Last week I watched Dramakarma’s production of Two Thousand Days at the Merlin Theatre. Dramakarma is a community-based project in Frome providing drama classes for young people and staging performances based on historical events in the town.
Two Thousand Days told the story of the evacuation of The Coopers’ Company’s School from Bow, in East London, to Frome in Somerset, where the school remained for the duration of World War Two.
On 3rd September 1939 Britain and France had declared war on Nazi Germany; two days earlier Operation Pied Piper had been instigated. This undertaking, named ironically, if not inappropriately, after the menacing German folk tale, aimed to remove schoolchildren, and mothers with infants, from urban locations, where there was a high risk of enemy bombing, to safer rural areas. During the first three days of the operation one and a half million people were moved, of whom 827,000 were school age children.
The government had decided to billet the evacuees in private homes rather than special camps. The hosts in reception areas were paid a weekly allowance but fined if they refused to take evacuees. The billeters, as they were known, were identified by the space available in their homes rather than by their suitability to care for children. Unsurprisingly, while some hosts were kind and welcoming, others were resentful. For some children, the experience was an adventure leaving them with fond memories of their surrogate parents with whom they retained contact. Others were miserable, homesick, and treated with indifference.
The Coopers’ Company’s School, founded in 1536, had remained in London even during the Great Plague, but on 1st September 1939 their pupils gathered at the school, each carrying one small suitcase, an overcoat, and a gas mask. Like all evacuees they marched to the local railway station and boarded trains to an unknown destination. Only after they had arrived was the school telegraphed and a notice pinned up telling parents where their children were.

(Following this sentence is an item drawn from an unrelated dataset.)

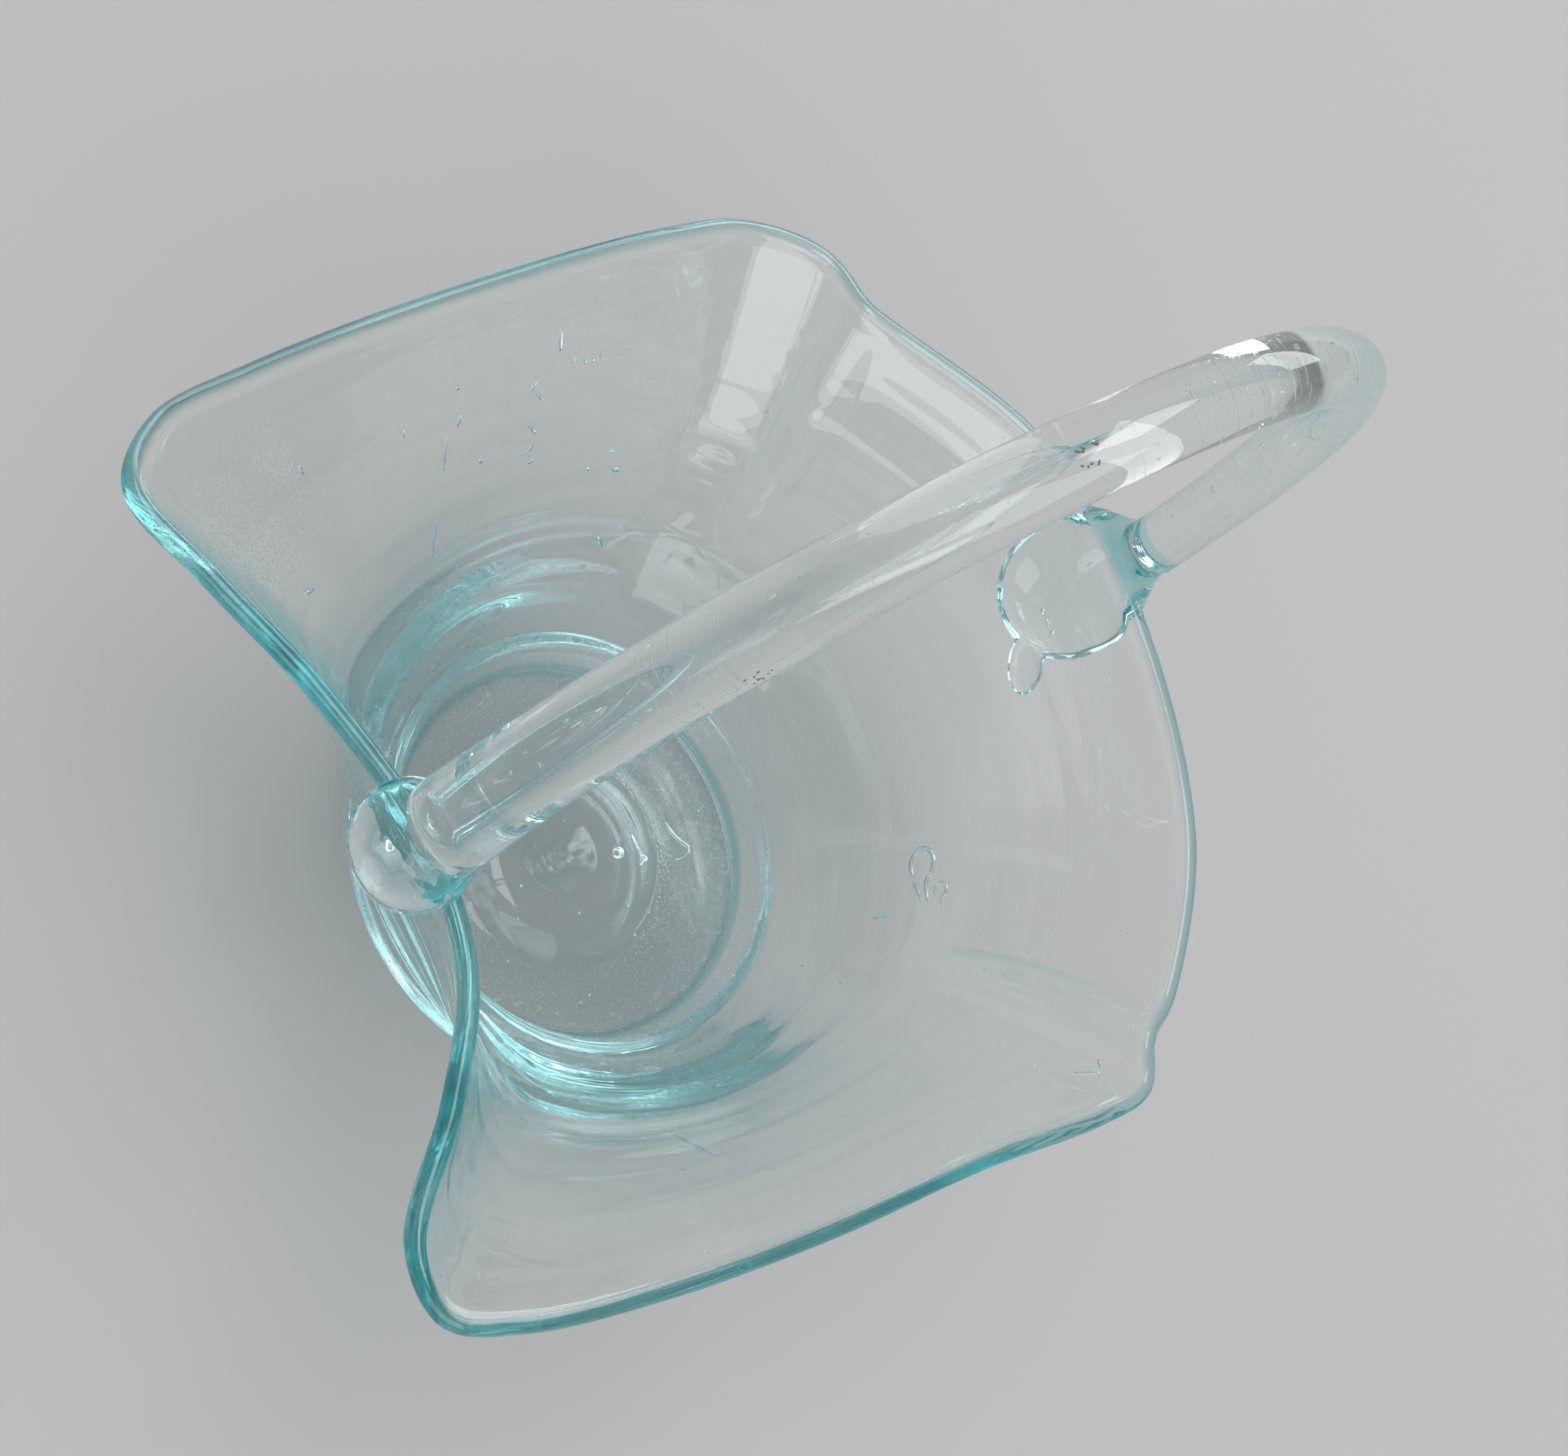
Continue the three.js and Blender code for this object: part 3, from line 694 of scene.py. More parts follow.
def scar_rows(b, s):
    """A shallow dome with a ragged face, its outline as shares of the radius and the thickness."""
    draw = random.Random(5)
    top = underside(b, s.radius) - FUSED_GAP
    low = top - s.thickness
    dome = [(0.0, 0.1), (0.12, 0.06), (0.22, 0.0), (0.4, 0.22), (0.6, 0.49), (0.8, 0.75), (1.0, 1.0)]
    outline = [(s.radius * reach, low + s.thickness * rise) for reach, rise in dome]
    outline.append((0.0, top))
    sides = 72
    turns = 2 * np.pi * np.arange(sides) / sides
    waves = [(n, draw.uniform(0, 2 * math.pi)) for n in (3, 5, 8, 13, 21)]
    ragged = sum(np.sin(n * turns + phase) / n**0.5 for n, phase in waves)
    rows = []
    for radius, height in outline:
        loose = 1 - (height - low) / s.thickness
        uneven = radius * (1 + 0.03 * ragged * loose)
        rows.append(circle(uneven, height + 0.05 * MM * ragged * loose * (radius > 0), turns))
    return np.array(rows)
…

Things did not always run smoothly, and the pupils, who were supposed to have been evacuated to Taunton, somehow found themselves in the Wiltshire hamlet of Ramsbury where the residents, expecting a small number of women and babies, were faced instead with over 380 schoolboys. The cots which the villagers had decorated with pink and blue ribbons were superfluous to requirements.
After three weeks, during which they were accommodated in barns in Ramsbury and surrounding villages, the school moved to the market town of Frome. Occupying buildings previously used by Frome Grammar School which had moved to new premises, The Coopers continued in Frome for 2000 days, until 19 July 1945.
Dramakarma adapted the memoirs of pupils,* and the effervescent cast of 13- 18-year-olds brought them to life. The memories were not always happy ones, and we witnessed the agony of children waiting in the community hall to be “picked” by the billeters, then facing callous treatment: locked out of their new “homes” during the daytime, and eating separate, inferior meals from their host families.
For most of the time however the mood, in line with the published reminiscences, was upbeat. Alongside their traditional curriculum the boys learned to repair shoes, they put on plays, and developed new skills as diverse as book binding and ballroom dancing. There may have been no gas, electricity or running water in some of their billets, but there were plentiful supplies of elderberry wine, and entertainment was to be had exploring the old quarry workings and, unknown to the schoolmasters and the billeters, midnight swims in the lake at Orchardleigh. They had close encounters with herds of bullocks on the country roads, sat on boxes playing chess on the frozen lake in the harsh January of 1940, and learned to wrap a brick which had been in the fire all day in a cloth bag for warmth in bed at night.
Above all they had the most extraordinary freedom, trespassing cheerfully on the neighbouring estates, and on their bikes exploring the surrounding towns of Bath, Warminster, and Wells. When the bombing was not bad the headmaster allowed them to cycle home to London, a distance of some hundred miles, during holidays. Leaving Frome one Good Friday three lads cycled through the night without lights in the blackout, returning the following Monday. The unmitigated euphoria vouchsafed only to inadequately supervised teenagers, free to roam with their mates, radiated from the stage, and everyone came away from the production smiling.
It is a measure of the affection with which they came to hold Frome that the evacuees continued to visit the town throughout their lives, holding reunions, looking up old friends and those who had welcomed them with kindness. In 1951 they donated two teak seats, set in St. John’s churchyard, to the town. When the the seats eventually fell victim of the weather,they replaced them in 1999 with a bench made of Portland stone.
Given in gratitude to the people of Frome
who generously opened their homes
to schoolchildren evacuated from London
during the war 1939-45
Twenty Old Boys and the ninety-year-old former school secretary were present at the dedication ceremony. Few of them remain now, but Richard Beer, who first arrived in Frome as a twelve year old evacuee, was guest of honour when Two Thousand Days was first performed as part of the Frome History Festival in May this year.
It isn’t a grave, but the bench serves the same purpose, remembering the boys who for 2000 days made Frome their home, and the townsfolk who welcomed them, a life time ago.
*The Coopers’ Company’s School in Frome 1939-45 edited by George S. Perry.